[start Collected material]

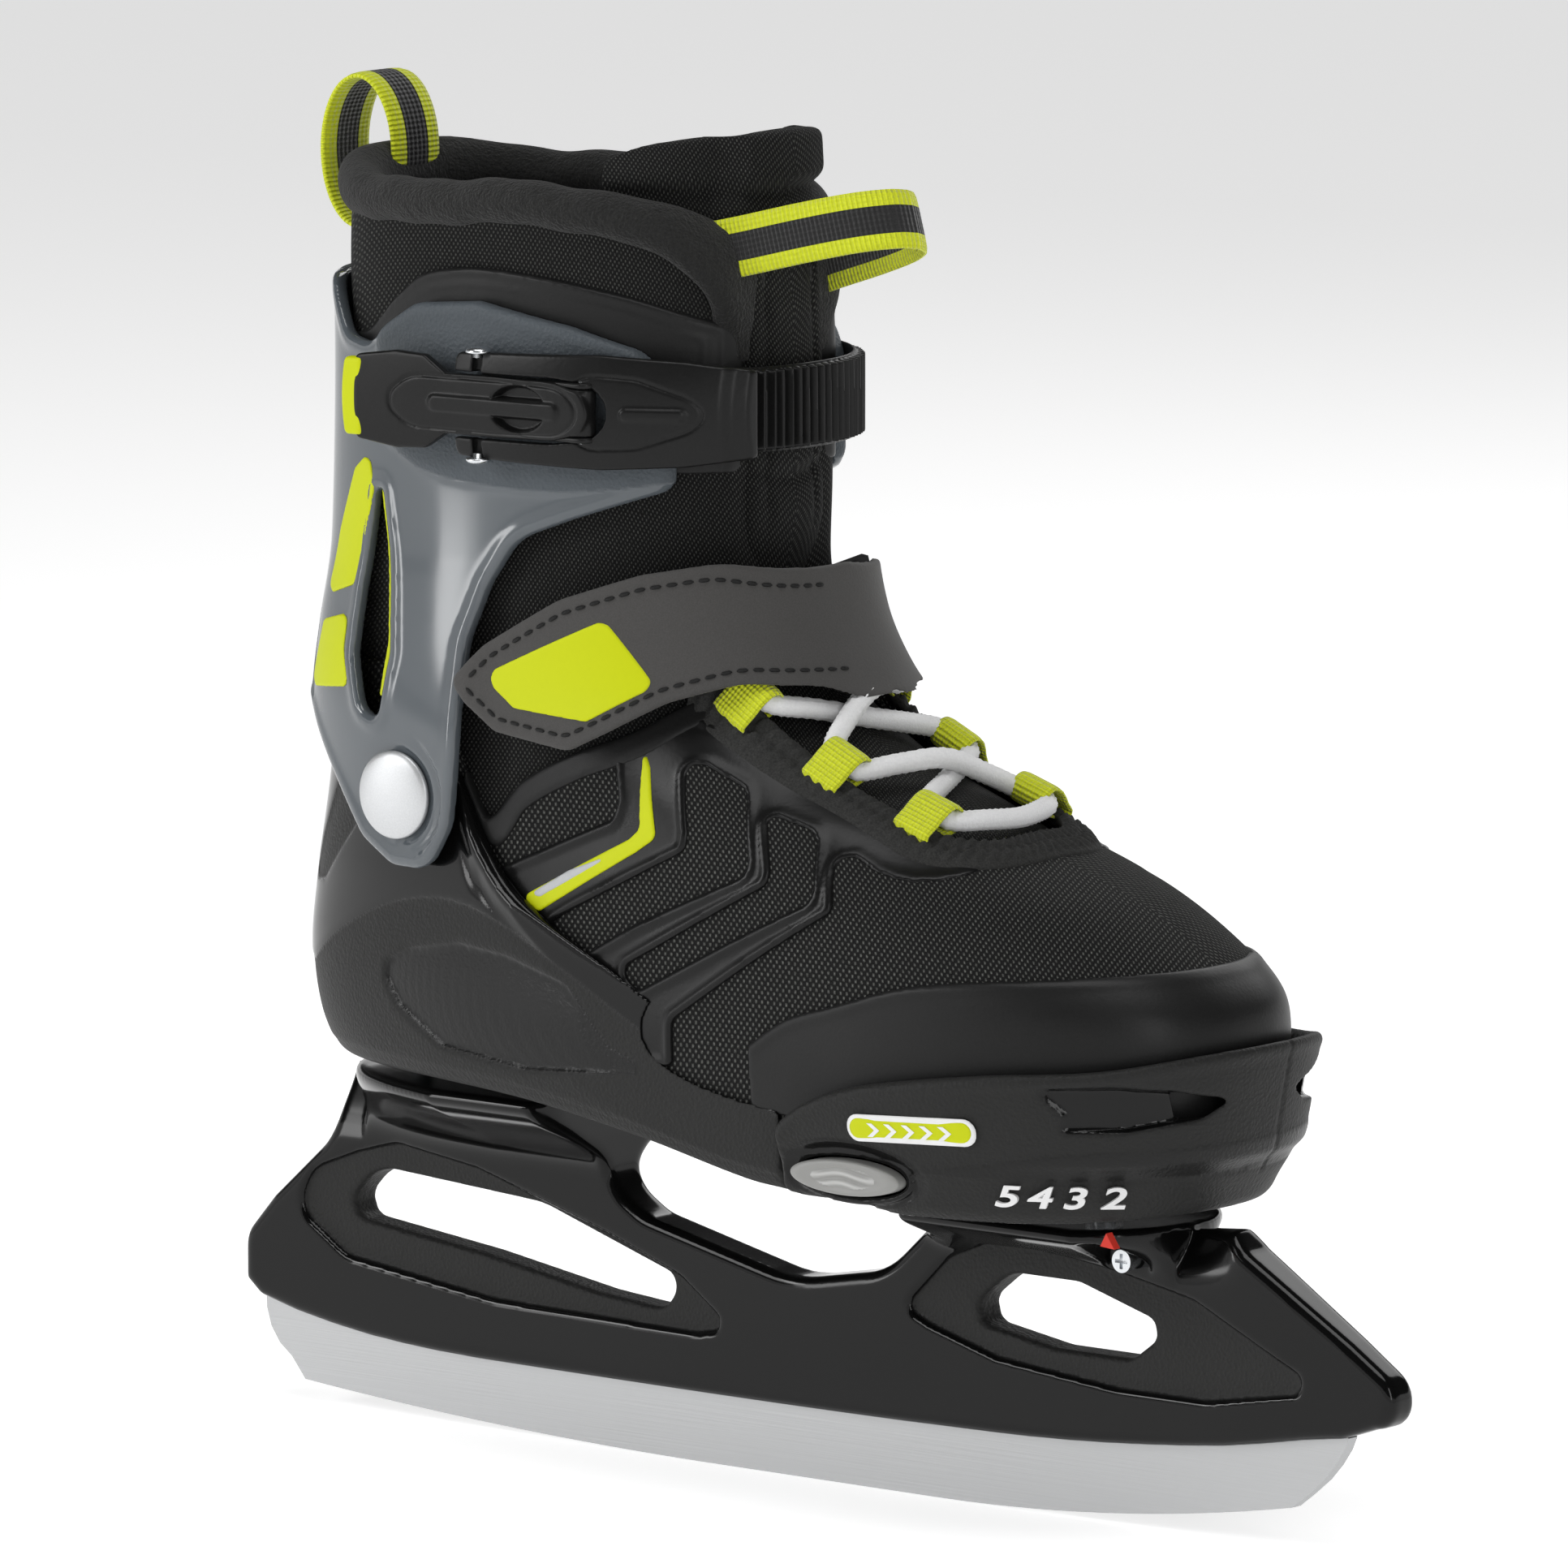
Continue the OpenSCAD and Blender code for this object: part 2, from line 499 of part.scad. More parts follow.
module cuff() {
    color(cuff_grey) difference() {
        wall(g_cuff, g_cuff + shell_t, level(cuff_end), -1, cuff_low, cuff_high, 64, 9,
            cuff_grow);
        for (s = [-1, 1]) {
            side_pin(s, pivot[0], 20, 60, pivot[1], 8 + 2 * running_fit);
            side_pin(s, pivot[0], cap_y - 0.3, 60, pivot[1], cap_d + 2);
            across(window, s < 0 ? -50 : 6, s < 0 ? -6 : 50);
        }
        side_pin(-1, -50, 30, 60, mid_z, 3.4);
        side_pin(1, -60, 30, 60, mid_z, 4);
    }
}
decal_up = [[[-113, 179], [-100, 185], [-96, 196], [-93, 206]],
    [[-113, 182], [-108, 195], [-101, 209], [-94, 213]]];
decal_down = [[[-119, 160], [-99, 163]], [[-119, 162], [-113, 175], [-99, 179]]];
module cuff_decals() {
    g = g_cuff + shell_t;
    color(lime) for (side = [[-1, -0.55], [0.55, 1]]) {
        wall(g + 0.5, g + 0.95, level(-94.5), -1, decal_up[0], decal_up[1], 6, 4, cuff_grow,
            side);
        wall(g + 0.5, g + 0.95, level(-99), -1, decal_down[0], decal_down[1], 6, 4, cuff_grow,
            side);
    }
}
liner_low = [[-125, 180], [-86, 181], [-60, 187], [-40, 199], [-12, 218]];
liner_high = [[-125, 261], [-90, 263.4], [-54, 263.4], [-30, 258.4], [-19, 253.5]];
module cuff_liner() {
    color(textile) wall(-4.5, -0.3, level(-19), -1, liner_low, liner_high, 32, 6);
}
module liner_facing() {
    color(black) wall(0, 0.6, level(-22), -1, [[-125, 215], [-60, 215], [-16, 220]],
        [[-125, 236], [-100, 238], [-88, 245], [-76, 252], [-60, 253.5], [-31, 251], [-16, 243]],
        48, 4);
}
collar_z = [[-125, 266.5], [-90, 269], [-60, 269], [-30, 264], [-15, 258]];
module collar() {
    color(textile) tube([for (s = steps(30)) let (x = -119 + 95 * pow(abs(s), 1.8))
        round_pt(s, curve(collar_z, x), -3, -24, -1)], 4.6);
}
module tongue_upper() {
    color(textile) wall(-3.8, 0.2, level(-18), 1, level(219), [[-16, 276], [-8, 282]], 12, 5);
}
module front_pull_loop() {
    color(lime) translate([0, 0, 256]) linear_extrude(14) difference() {
        translate([3, 0]) scale([1, 0.42]) circle(r = 18);
        translate([3, 0]) scale([1, 0.36]) circle(r = 16.5);
        translate([-20, -20]) square([12, 40]);
    }
}
// Band of webbing bent along part of an ellipse, from angle a0 to a1, of thickness t.
function bent_band(rx, rz, t, a0, a1, n = 20) = concat(
    [for (a = steps(n, a0, a1)) [rx * cos(a), rz * sin(a)]],
    [for (a = steps(n, a1, a0)) [(rx - t) * cos(a), (rz - t) * sin(a)]]);
module rear_pull_loop() {
    color(lime) translate([-121, 7.5, 272]) rotate([90, 0, 0]) linear_extrude(15)
        polygon(bent_band(10, 16, 1.4, 12, 250));
}

// ---------- buckle ----------
module arc_plate(r0, r1, a0, a1, z0, z1) {
    translate([arm_centre[0], arm_centre[1], z0]) rotate([0, 0, a0])
        rotate_extrude(angle = a1 - a0, $fn = 96) translate([r0, 0]) square([r1 - r0, z1 - z0]);
}
// Puts its children in the lever's frame: origin on the pin, -X towards the handle.
module in_lever() {
    translate([hinge[0], hinge[1], mid_z]) rotate([0, 0, lever_tilt]) children();
}
module buckle_base() {
    color(black) difference() {
        union() {
            translate([-60, -42, mid_z - 6.6]) cube([22, 1.2, 13.2]);
            for (s = [-1, 1]) {
                translate([-40, -42, mid_z + s * 7.5 - 0.6]) cube([10.4, 4, 1.2]);
                translate([-44, -42, mid_z + s * 7.3 - 0.8]) cube([5, 1.2, 1.6]);
            }
        }
        translate([hinge[0], hinge[1], mid_z - 12]) cylinder(d = 2.5, h = 24);
        pin(-50, -44, -40, mid_z, 3.4);
    }
}
module buckle_screw() {
    color(silver) {
        pin(-50, -42, -38.2, mid_z, 3.3);
        pin(-50, -42.6, -42, mid_z, 6);
    }
}
module lever_pin() {
    color(silver) translate([hinge[0], hinge[1], mid_z - 8.4]) cylinder(d = 2.5, h = 16.8);
}
lever_len = 56;
module buckle_lever() {
    color(black) in_lever() difference() {
        union() {
            cylinder(r = 2.6, h = 13.2, center = true);
            translate([-34, lever_mid - 1.4, -6.6]) cube([34.4, 2.8, 13.2]);
            translate([-lever_len, lever_mid - 1.8, -9.5]) cube([lever_len - 33.5, 3.2, 19]);
            translate([-2.6, lever_mid - 1.4, -6.6]) cube([3, 4, 13.2]);
        }
        cylinder(d = 2.5 + 2 * running_fit, h = 30, center = true);
        translate([arm_pin_x, lever_mid, 0]) cylinder(d = 2.5, h = 30, center = true);
    }
}
module lever_tab() {
    color(lime) in_lever() translate([-lever_len - 3.2, lever_mid - 1.4, -8]) cube([3.2, 2.4, 16]);
}
module buckle_arm() {
    color(black) difference() {
        arc_plate(arm_r - 3.4, arm_r, -94.5, -45.5, buckle_z[0], buckle_z[1]);
        translate([-70, -60, mid_z - 8.5]) cube([42.5, 30, 17]);
        in_lever() translate([arm_pin_x, lever_mid, 0])
            cylinder(d = 2.5 + 2 * running_fit, h = 30, center = true);
    }
}
module arm_pin() {
    color(silver) in_lever() translate([arm_pin_x, lever_mid, 0]) {
        cylinder(d = 2.5, h = 24, center = true);
        for (z = [-12.4, 12.4]) translate([0, 0, z]) cylinder(d = 5, h = 0.8, center = true);
    }
}
module ladder_strap() {
    color(black) difference() {
        wall(4.3, 6.1, level(-66), 1, level(mid_z - ladder_h / 2), level(mid_z + ladder_h / 2),
            36, 2, level(0), [-0.55, 1]);
        side_pin(1, -60, 30, 60, mid_z, 4);
    }
}
module ladder_screw() {
    color(silver) {
        side_pin(1, -60, 38.2, 43.6, mid_z, 3.9);
        side_pin(1, -60, 43.6, 45.4, mid_z, 8);
    }
}

blade();
blade_holder();
blade_rivets();
frame_bolts();
cross_screw();
base_shell();
size_pointer();
insole();
pivot_rivet_lateral();
pivot_rivet_medial();
quarter();
quarter_overlays();
tongue_lower();
eyestay();
lace_loops();
lace();
strap_band();
strap_ring();
strap_tip();
toe_shell();
toe_box();
toe_rand();
size_badge();
size_numerals();
size_button();
button_spring();
cuff();
cuff_decals();
cuff_liner();
liner_facing();
collar();
tongue_upper();
front_pull_loop();
rear_pull_loop();
buckle_base();
buckle_screw();
lever_pin();
buckle_lever();
lever_tab();
buckle_arm();
arm_pin();
ladder_strap();
ladder_screw();
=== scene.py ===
"""Looks of the size-adjustable ice skate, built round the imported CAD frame.

Moulded and padded parts are modelled as fields of signed distance on a voxel grid, most of
them as layers of one boot form that part.scad uses too. Lengths are in millimetres until a
mesh is made. +X is the toe, +Y the inner side, +Z up.

An outline is a closed list of corners [x, z] or [x, z, corner radius]. A curve's keys are [x, z].
"""
import math

import bpy
import numpy as np
import openvdb
from mathutils import Matrix, Vector


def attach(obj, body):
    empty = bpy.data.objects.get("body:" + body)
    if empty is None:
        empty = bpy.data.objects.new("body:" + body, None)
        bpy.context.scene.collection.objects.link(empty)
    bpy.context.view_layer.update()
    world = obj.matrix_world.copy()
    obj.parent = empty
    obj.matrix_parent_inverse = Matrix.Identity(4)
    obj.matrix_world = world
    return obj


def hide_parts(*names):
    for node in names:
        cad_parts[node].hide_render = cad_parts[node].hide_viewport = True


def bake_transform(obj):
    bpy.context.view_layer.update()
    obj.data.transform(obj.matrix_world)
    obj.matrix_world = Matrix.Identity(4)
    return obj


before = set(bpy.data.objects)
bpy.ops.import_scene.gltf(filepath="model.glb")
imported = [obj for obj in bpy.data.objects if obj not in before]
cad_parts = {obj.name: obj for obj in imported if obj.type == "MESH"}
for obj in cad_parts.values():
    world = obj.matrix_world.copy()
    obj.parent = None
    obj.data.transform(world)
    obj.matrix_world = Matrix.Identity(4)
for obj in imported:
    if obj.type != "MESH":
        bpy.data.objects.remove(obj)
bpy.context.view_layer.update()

MM = 0.001
COARSE = 1.0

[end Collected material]

Exercise
Reproduce exactly the lines from the one containing "cad_parts[node].hide_render = cad_parts[node].hide_viewport" through the one containing "in imported if", inclusive, and nothing else.

Full output
        cad_parts[node].hide_render = cad_parts[node].hide_viewport = True


def bake_transform(obj):
    bpy.context.view_layer.update()
    obj.data.transform(obj.matrix_world)
    obj.matrix_world = Matrix.Identity(4)
    return obj


before = set(bpy.data.objects)
bpy.ops.import_scene.gltf(filepath="model.glb")
imported = [obj for obj in bpy.data.objects if obj not in before]
cad_parts = {obj.name: obj for obj in imported if obj.type == "MESH"}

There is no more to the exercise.